The breakthrough of the second of two earth pressure balance machines (EPB) from Robbins marked the completion of twin tunnels for San Francisco’s central subway project in California, US.
The first specialised Robbins EPB machine completed its journey in early June and the both Robbins machines achieved advance rates of up to 40m in 24 hours and 513m in one month.
Two 2.5km long tunnels were excavated as part of the second phase of the San Francisco Municipal Transportation Agency’s (SFMTA) third street light rail transit project, which aims to be operational in 2018.
Low cover, nearby utilities and sensitive structures required analyses and design precautions in order to limit settlement impact, especially when crossing directly below live rail tunnels for the Bay Area rapid transit (BART). Compensation grout pipes were put into place as a contingency, but were not needed as the machines passed just 3.4m below the rail lines with minimal settlement.
The tunnel boring machines (TBMs) were operated by the Barnard, Impregilo and Healy joint venture (BIH JV) and excavated through ground ranging from soft soils to thinly bedded siltstone, shale and sandstone bedrock, as well as concrete diaphragm walls.
A mixed face cutterhead was selected and designed to excavate the anticipated wide variety of ground, while active articulation was integrated between the TBM shields to lessen the risks of segment damage, ring deformation, and settlement during boring through curves.

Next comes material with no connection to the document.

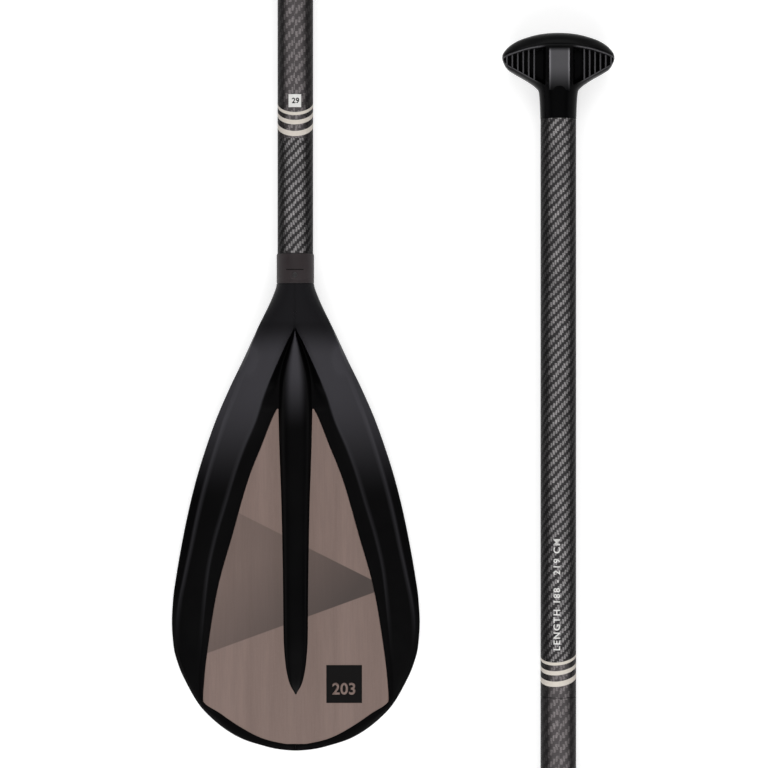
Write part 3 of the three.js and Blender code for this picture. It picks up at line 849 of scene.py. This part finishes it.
def lettering(name, text, height, look, place, spacing=1.0, cut=None):
    """Text as a thin mesh, cut into strips along one axis so that place (mm to metres) can bend it."""
    curve = bpy.data.curves.new(name, "FONT")
    curve.body = text
    curve.size = height / 0.72
    curve.align_x = "CENTER"
    curve.align_y = "CENTER"
    curve.offset = 0.03 * height
    curve.space_character = spacing
    curve.resolution_u = 4
    holder = bpy.data.objects.new(name + "_flat", curve)
    bpy.context.scene.collection.objects.link(holder)
    graph = bpy.context.evaluated_depsgraph_get()
    mesh = bpy.data.meshes.new_from_object(holder.evaluated_get(graph))
    bpy.data.objects.remove(holder)
    bm = bmesh.new()
    bm.from_mesh(mesh)
    if cut is not None:
        for i in range(-14, 15):
            at, normal = [0, 0, 0], [0, 0, 0]
            at[cut], normal[cut] = i * LETTER_STRIP, 1
            everything = bm.verts[:] + bm.edges[:] + bm.faces[:]
            bmesh.ops.bisect_plane(bm, geom=everything, plane_co=at, plane_no=normal)
    top = bmesh.ops.extrude_face_region(bm, geom=bm.faces[:])
    for vert in top["geom"]:
        if isinstance(vert, bmesh.types.BMVert):
            vert.co.z = 0.05
    bmesh.ops.recalc_face_normals(bm, faces=bm.faces)
    for vert in bm.verts:
        vert.co = Vector(place(vert.co.x, vert.co.y, vert.co.z))
    bmesh.ops.recalc_face_normals(bm, faces=bm.faces)
    bm.to_mesh(mesh)
    bm.free()
    mesh.materials.clear()
    mesh.materials.append(look)
    obj = bpy.data.objects.new(name, mesh)
    bpy.context.scene.collection.objects.link(obj)
    return obj


def on_shaft(axis_x, middle_x, middle_y, upright, lift=0.07):
    """Placer that wraps flat letters on a shaft; upright False runs them up along it."""
    def place(u, v, w):
        x, y = (u, v) if upright else (-v, u)
        angle = (x + middle_x) / TUBE_R
        r = TUBE_R + lift + w
        return ((axis_x + r * math.sin(angle)) * MM, (middle_y + y) * MM,
                (AXIS_Z + r * math.cos(angle)) * MM)
    return place


def on_inlay(x0, s0, level):
    def place(u, v, w):
        x, s = x0 + u, s0 + v
        return tuple(float(c) for c in blade_point(x, s, level + w - camber(x, s)))
    return place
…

“BIH JV did a superb job driving the two Robbins EPB machines through the tight 137m radius curves and varying ground while keeping a close eye on face pressures, annulus grouting and steering producing settlements well below our estimates. In my book, the EPB technology applied here has set a new standard for what can be done in urban soft ground tunnelling,” said Matthew Fowler, project manager for the Parsons Brinckerhoff and Telamon joint venture design team, who were in charge of utility relocation and tunnel design.
Work on two open cut station sites and one mined site is underway and when the second phase of the third street light rail project is complete, the 2.7km central subway line – excavated at depths ranging from 15m to 45m below the city – will extend light rail service as well as provide direct connections to two of the Bay Area’s largest regional commuter rail services.